Неожиданно быстро уносившему ноги бедняге на глаза попался Ефим Шлесинберг, и это могло стать спасением. В свои 38 лет тезка так до сих пор не женился, поскольку все детство, отрочество и юность был маменькиным сынком, а когда внезапно родительницы не стало, самостоятельно найти спутницу жизни оказалось выше его сил. Нравились ему в основном женщины властные и рослые, слегка напоминающие маменьку, но подойти к ним не хватало духу.
– Тезка, я могу помочь тебе со свиданием с одной напористой партийной дамой средних лет, при хорошей должности и связях!
– Хорошенькая?
– Ну разве это главное? Вспомни, когда в последний раз ты притрагивался к женской груди? Пять или десять лет тому назад? – Фима старался бить по самому больному. – Прямо сегодня, как стемнеет, у того дуба тебя будет ждать ОНА! – в этот момент Фима заметил своего водителя и, не дожидаясь ответа, ринулся в его сторону.
– А как ее зовут? – успел вдогонку прокричать Шлесинберг.
– Вот и познакомишься, – садясь в автомобиль, вымолвил Фима, но маменькиному сынку уже не суждено было это услышать. – Домой, Толян, живо! Устал что-то я сегодня.
3
Сутки напролет промучившись от зубной боли, Анна Ивановна, вынужденная ожидать визита к врачу еще столько же, нашла в закромах мужа дорогой коньяк и, осушив половину бутылки, уснула на диване.

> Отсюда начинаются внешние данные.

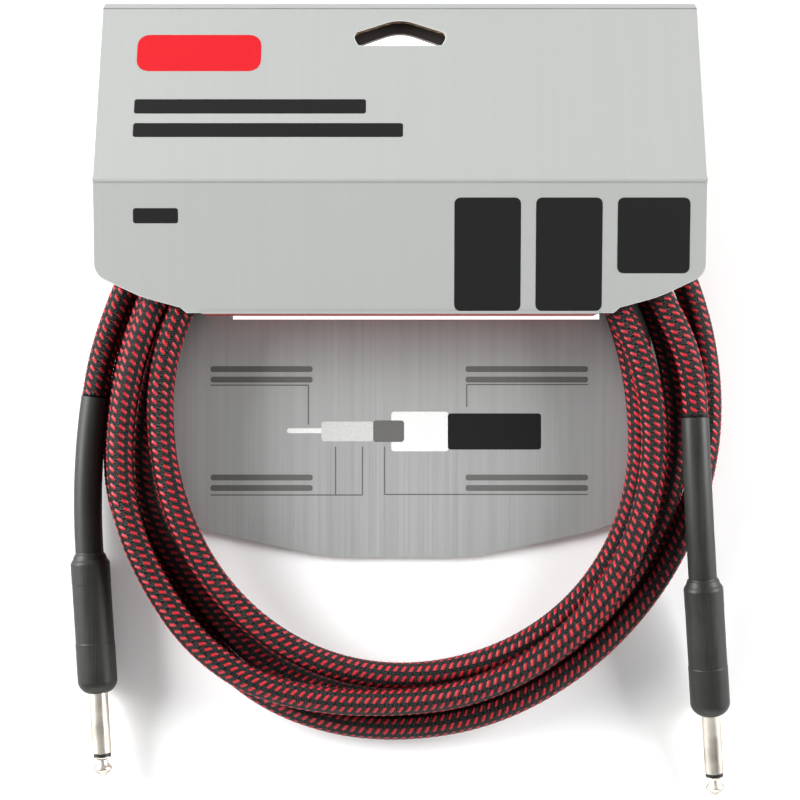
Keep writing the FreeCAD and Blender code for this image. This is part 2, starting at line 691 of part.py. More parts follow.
HALF_CARD = "card_wide / 2"
HALF_TONGUE = "tongue_wide / 2"
HALF_EDGE = f"({HALF_CARD} - lower_edge_in)"
HALF_FLAP = f"({HALF_EDGE} - flap_in)"
HALF_TAB = f"({HALF_FLAP} - tab_in)"


def cut_hang_hole(body, low_edge):
    """An arched hole above the given height."""
    sketch = pocket(body, body.Label + "_hang_hole", "XY_Plane", (
        ("-hole_half_low", low_edge), ("hole_half_low", low_edge),
        ("hole_half", low_edge + " + hole_side"), ("0", low_edge + " + hole_height"),
        ("-hole_half", low_edge + " + hole_side"),
    ))
    round_corners(body, body.Label + "_hole_ends", sketch, (0, 1, 2, 4), "hole_end")
    round_corners(body, body.Label + "_hole_peak", sketch, (3,), "hole_peak")


def mitre(body, name, end, half_angle, beyond):
    """Cuts an end of a panel back from its outer face, so that the crease can close."""
    outside = f"{end} + {beyond}"
    back = f"{end} - {beyond} * (card_thick + 1) * tan({half_angle})"
    pocket(body, name, "YZ_Plane", (
        (end, "card_thick"), (outside, "card_thick"), (outside, "-1"), (back, "-1"),
    ))


def back_panel():
    """Wide behind the front panel, then a narrower tongue with the slot for the tab."""
    body, sketch = padded("card_back", both_sides((
        (HALF_TONGUE + " - tongue_foot_in", "tongue_low - tongue_foot_drop"),
        (HALF_TONGUE + " - tongue_hip_in", "tongue_low - tongue_hip_drop"),
        (HALF_TONGUE, "tongue_low"), (HALF_TONGUE, "tongue_top"),
        (HALF_CARD, "wing_low"), (HALF_CARD, "fold_y - fold_play"),
    )), "card_thick")
    round_corners(body, "card_back_bends", sketch, (0, 1, 10, 11), "tongue_round")
    round_corners(body, "card_back_hips", sketch, (2, 9), "tongue_corner")
    round_corners(body, "card_back_corners", sketch, (5, 6), "card_corner")
    slot_low = "card_tuck_flap.Placement.Base.y / 1 mm - card_thick - slot_play_low"
    slot_high = "card_tuck_flap.Placement.Base.y / 1 mm + slot_play_top"
    slot_left = f"slot_shift - {HALF_TAB} - slot_play_side"
    slot_right = f"slot_shift + {HALF_TAB} + slot_play_side"
    pocket(body, "card_back_slot", "XY_Plane", (
        (slot_left, slot_low), (slot_right, slot_low), (slot_right, slot_high), (slot_left, slot_high),
    ))
    cut_hang_hole(body, "fold_y - hole_back")


def front_panels():
    """The front of the card: an upper and a lower panel, and a flap tucked in behind."""
    crease_half, foot_half = "(upper_slope + lower_slope) / 2", "(90 - lower_slope) / 2"
    upper, sketch = padded("card_front_upper", both_sides((
        (HALF_CARD, "-upper_length + crease_play"), (HALF_CARD, "-fold_play"),
    )), "card_thick")
    round_corners(upper, "card_front_upper_corners", sketch, (1, 2), "card_corner")
    cut_hang_hole(upper, "-hole_front")
    mitre(upper, "card_front_upper_crease", "-upper_length + crease_play", crease_half, "-1")

    lower, sketch = padded("card_front_lower", both_sides((
        (HALF_EDGE, "-lower_length + crease_play"),
        (HALF_CARD + " - lower_foot_in", "-lower_length + lower_foot_rise"),
        (HALF_CARD + " - lower_hip_in", "-lower_length + lower_hip_rise"),
        (HALF_CARD, "-lower_length + lower_side"), (HALF_CARD, "-crease_play"),
    )), "card_thick")
    round_corners(lower, "card_front_lower_corners", sketch, (3, 6), "lower_corner")
    round_corners(lower, "card_front_lower_hollows", sketch, (2, 7), "lower_hollow")
    mitre(lower, "card_front_lower_crease", "-crease_play", crease_half, "1")
    mitre(lower, "card_front_lower_foot", "-lower_length + crease_play", foot_half, "-1")

    tab_left, tab_right = f"tab_shift - {HALF_TAB}", f"tab_shift + {HALF_TAB}"
    flap, sketch = padded("card_tuck_flap", (
        ("-" + HALF_FLAP, "-crease_play"), ("-" + HALF_FLAP, "-flap_length"), (tab_left, "-flap_length"),
        (tab_left, "-tab_length"), (tab_right, "-tab_length"), (tab_right, "-flap_length"),
        (HALF_FLAP, "-flap_length"), (HALF_FLAP, "-crease_play"),
    ), "card_thick")
    round_corners(flap, "card_tuck_flap_corners", sketch, (3, 4), "tab_corner")
    mitre(flap, "card_tuck_flap_crease", "-crease_play", foot_half, "1")

    sideways, outward = Vector(1, 0, 0), Vector(0, 0, size("card_thick"))
    fold = Vector(0, size("fold_y"), size("card_thick") + size("fold_lift"))
    tilt = FreeCAD.Rotation(sideways, -size("upper_slope"))
    upper.Placement = FreeCAD.Placement(fold + tilt.multVec(Vector(0, 0, size("fold_gap"))), tilt)
    crease = upper.Placement.multVec(Vector(0, -size("upper_length"), size("card_thick")))
    tilt = FreeCAD.Rotation(sideways, size("lower_slope"))
    lower.Placement = FreeCAD.Placement(crease - tilt.multVec(outward), tilt)
    foot = lower.Placement.multVec(Vector(0, -size("lower_length"), size("card_thick")))
    tilt = FreeCAD.Rotation(sideways, 90)
    flap.Placement = FreeCAD.Placement(foot - tilt.multVec(outward), tilt)
    for name, place in (("fold", fold), ("crease", crease), ("foot", foot)):
        print(name, "line", [round(value, 3) for value in place])
    print("flap above the back panel", round(foot.z - size("flap_length") - size("card_thick"), 2))
    print("tab above the resting plane", round(foot.z - size("tab_length"), 2))


# Check and export

def faults():
    doc.recompute()
    found = [f"{item.Label}: {item.State}" for item in doc.Objects
             if "Invalid" in item.State or "Error" in item.State]
    for item in SUBPARTS:
        shape = item.Shape
        if shape.isNull() or not shape.isValid() or not shape.Solids:
            found.append(f"{item.Label}: no valid solid")
    return found


def export():
    os.makedirs("parts", exist_ok=True)
    for item in SUBPARTS:
        item.Shape.exportStep(f"parts/{item.Label}.step")
    print(len(SUBPARTS), "nodes written")


for side in SIDES:
    plug(side)
total = lead("left", LEFT_ROUTE) + lead("right", RIGHT_ROUTE) + coil()
print("free cable length", round(total, 1))
front_panels()
back_panel()
problems = faults()
if problems:
    raise SystemExit("\n".join(problems))
export()
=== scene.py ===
import json
import math

import bmesh
import bpy
import numpy as np
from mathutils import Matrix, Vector


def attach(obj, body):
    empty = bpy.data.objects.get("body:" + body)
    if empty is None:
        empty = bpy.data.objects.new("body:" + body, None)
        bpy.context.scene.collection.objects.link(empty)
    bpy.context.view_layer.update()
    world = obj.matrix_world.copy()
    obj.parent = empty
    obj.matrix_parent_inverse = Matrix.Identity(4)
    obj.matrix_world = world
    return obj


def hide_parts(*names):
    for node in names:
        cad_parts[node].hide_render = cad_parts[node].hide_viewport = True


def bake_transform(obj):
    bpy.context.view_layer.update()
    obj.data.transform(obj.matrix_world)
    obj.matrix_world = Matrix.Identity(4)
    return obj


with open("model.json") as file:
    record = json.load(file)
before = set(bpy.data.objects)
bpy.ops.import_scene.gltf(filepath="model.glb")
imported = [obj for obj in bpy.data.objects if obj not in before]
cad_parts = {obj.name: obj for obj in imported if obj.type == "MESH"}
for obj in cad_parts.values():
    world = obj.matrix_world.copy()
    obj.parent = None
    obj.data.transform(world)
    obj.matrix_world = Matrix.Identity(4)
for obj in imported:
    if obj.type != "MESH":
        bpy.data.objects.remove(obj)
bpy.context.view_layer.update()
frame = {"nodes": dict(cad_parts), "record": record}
NODES = frame["nodes"]
MM = 0.001

# The camera that fits the photo, with its height in metres and its lens and sensor in mm
CAMERA_HEIGHT, LENS, SENSOR = 0.65, 85.03, 36

# Sizes of the cable and its coil, in metres. The lower layer lies on the back board, and at the bottom of
# the coil, past the tongue, on the floor.
CABLE = 0.0088
BOARD = 0.0015
OVER_BOARD, OVER_FLOOR = 0.0004, 0.00005
LOW_LAYER = BOARD + OVER_BOARD + CABLE / 2
LOW_LAYER_BOTTOM = OVER_FLOOR + CABLE / 2
LAYER_RISE = 0.00935

# Reach of each side of a turn from the middle of the coil: the first turn, how much further in each lower
# turn lies, and the upper layer with how much further out its second turn lies
FIRST_TURN = {"left": 0.1056, "top": 0.1097, "right": 0.1051, "bottom": 0.1116}
STEPS_IN = {
    "left": (0, 0.0089, 0.0180), "top": (0, 0.0106, 0.0212),
    "right": (0, 0.0105, 0.0230), "bottom": (0, 0.0091, 0.0182),
}
UPPER_TURN = {"left": 0.0804, "top": 0.0716, "right": 0.0854, "bottom": 0.1014}
STEP_OUT = {"left": 0.0136, "top": 0.0122, "right": 0.0, "bottom": 0.0}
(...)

К тридцати годам ухоженная женщина в самом расцвете сил добилась всего, чего хотела, – тихого и обеспеченного замужества, которое позволяло не работать и наслаждаться жизнью.
Ее отец, талантливый и остроумный театральный режиссер, умер, когда девочке едва исполнилось десять. Оставшись с двумя детьми на руках, мать Аннушки, недолго думая, чтобы как-то свести концы с концами, одну комнату в столичной трехкомнатной квартире сдала квартирантке, студентке института иностранных языков. Жилица была невероятно стройна, красива и ухоженна, но главное – одевалась в модные импортные вещи, чем вызвала в маленькой Аннушке не только восхищение, но и простую зависть. Девочка ненароком наблюдала за студенткой и училась тонкому искусству ухаживать за волосами и кожей. Райское время начиналось, когда квартирантка отправлялась в институт, – тогда Аннушка проникала в ее обитель, брала косметику, духи и устраивала примерку всего того, что висело в шкафу. Когда девочке исполнилось тринадцать, и она стала похожа на девушку, чопорное материнское воспитание не смогло сломить вырывающийся наружу дух экстравагантного авантюризма, который, по всей вероятности, она унаследовала от отца.
Аннушка забралась в чужую обитель тот час же, как только квартирантка уехала на каникулы в Сочи. Черное шикарное платье с четко очерченной талией и летящий роскошный подол, напоминающий раскрывающийся бутон цветка, высокий каблук, изысканный желтый плащ и писк сезона – миниатюрная шляпка – добавили шарма к умело накрученным локонам, искусно нанесенной декоративной косметике, превратив неуклюжего тринадцатилетнего подростка в обворожительную даму лет двадцати пяти.